I have nothing now. Not so much as a single strand of lights or a lonely cut-paper-with-glitter snowflake. I don’t have the tree topper I bought last year, or the skirt I finally bought on clearance the first year we moved here. I don’t have the flickering candle lamps my mom sent me when we lived in Livermore nor the evergreen garland I used to hang on my spiral stairs. We’ve each been through the house three times (or more) and found not a single glimpse of any box that could hold my precious ornaments. Part of me has given up. Another part, the part that holds hope even in the face of impossible odds, keeps thinking it’s probably somewhere so obvious, we’ve just managed to repeatedly overlook it.
Krush at 11/27/06 07:53 AM
Big hugs sweetie! I couldn’t even imagine that. I hope, like DayBreen, that they show up somewhere they really don’t belong. Fingers crossed for at least the most sentimental of ornaments.
Desiree at 11/27/06 08:03 AM
oh my Liberty! This would certainly be a very disappointing find… I just put up my tree and know just how much you can collect over the years… the ornaments the kids make, or ones bought to commemorate certain events in life.
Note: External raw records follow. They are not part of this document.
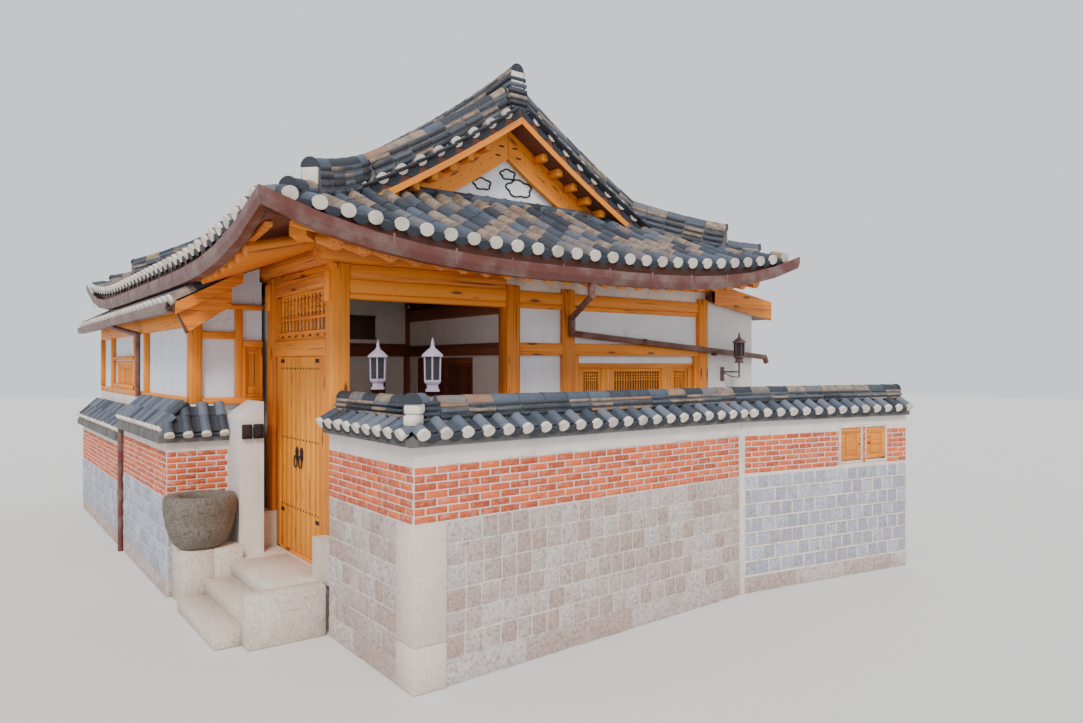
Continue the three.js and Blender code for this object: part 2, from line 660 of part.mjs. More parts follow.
const { x: baseX, y: baseY } = WING_BASE;
const studFace = WING.x + 60 - SEAM;
add('wing_base_wall', fuse([
  box(baseX, WING.x, baseY, WING_BASE.lowStart, FOOT, WING_BASE.top),
  box(baseX, WING.x, WING_BASE.lowStart, WING_BASE.end, FOOT, WING_BASE.lowTop),
  box(WING.x, studFace, WING.y, WING_BASE.end, FOOT, WING.sill - SEAM),
  box(WING.x, -300 - SEAM, WING.y, WING.y + 60 - SEAM, FOOT, WING.sill - SEAM),
  box(WING.x - 1, -300 - SEAM, baseY, WING.y + 60 - SEAM, FOOT, WING_BASE.top),
]), GRANITE);

function wingCopingOutline(bottom, head) {
  return [[-0.33, -10], [0, SEAM], [1, SEAM], [1, head], [0.85, head], [-0.33, 70]]
    .map(([a, z]) => [a, bottom + z]);
}

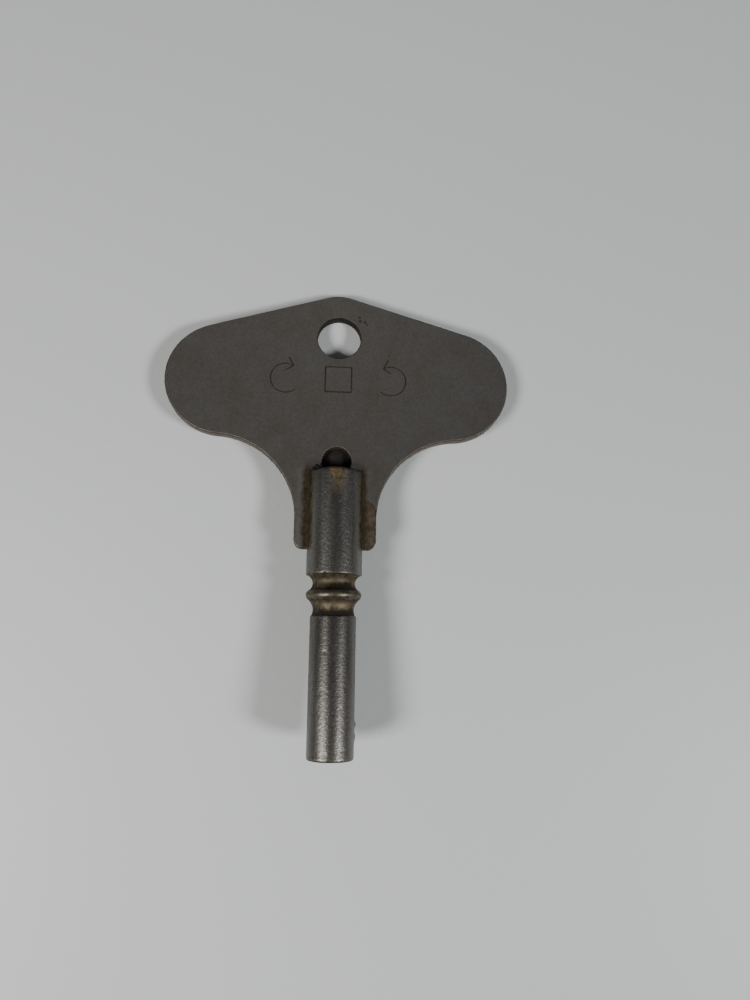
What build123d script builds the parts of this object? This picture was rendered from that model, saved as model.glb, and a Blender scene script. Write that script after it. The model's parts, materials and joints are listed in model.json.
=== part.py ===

I feel for you girl. :-(
Mamaerica at 11/27/06 08:54 AM
I’m devastated right along with you, sweetie! My Christmas boxes are so full of memories….I can’t even imagine losing them. (((hugs)))
So Lost at 11/27/06 11:08 AM
I am in tears. How on earth does this happen? I am so sorry for you! Hugs!
Andrea at 11/27/06 05:48 PM
I’m just… so very sorry. I’m in tears for you and hurting along with you. I’m just so sorry that this has happened. :(
Pooka at 11/28/06 01:46 PM
I think we should gang up and everyone get a special replacement ornament this year for Lib. Really special. If she doesn’t find her old ones, she should get a really wonderful start-over-set.
Jeanne at 11/28/06 02:05 PM
I know how this feels! Hugs!!!!
dmmgmfm at 11/28/06 05:09 PM
My ex-roomate threw away all of my Christmas decorations 4 years ago while I was in the process of moving out of the apartment we shared. All of the things my mom and son had given me over the years, things from my childhood, all gone. I agree with the suggestion to start a replacement set for her, it will be part of the healing process. Count me in!
Tamara at 11/28/06 08:18 PM
Hugs Liberty, all I can say is that I am so sorry this happened!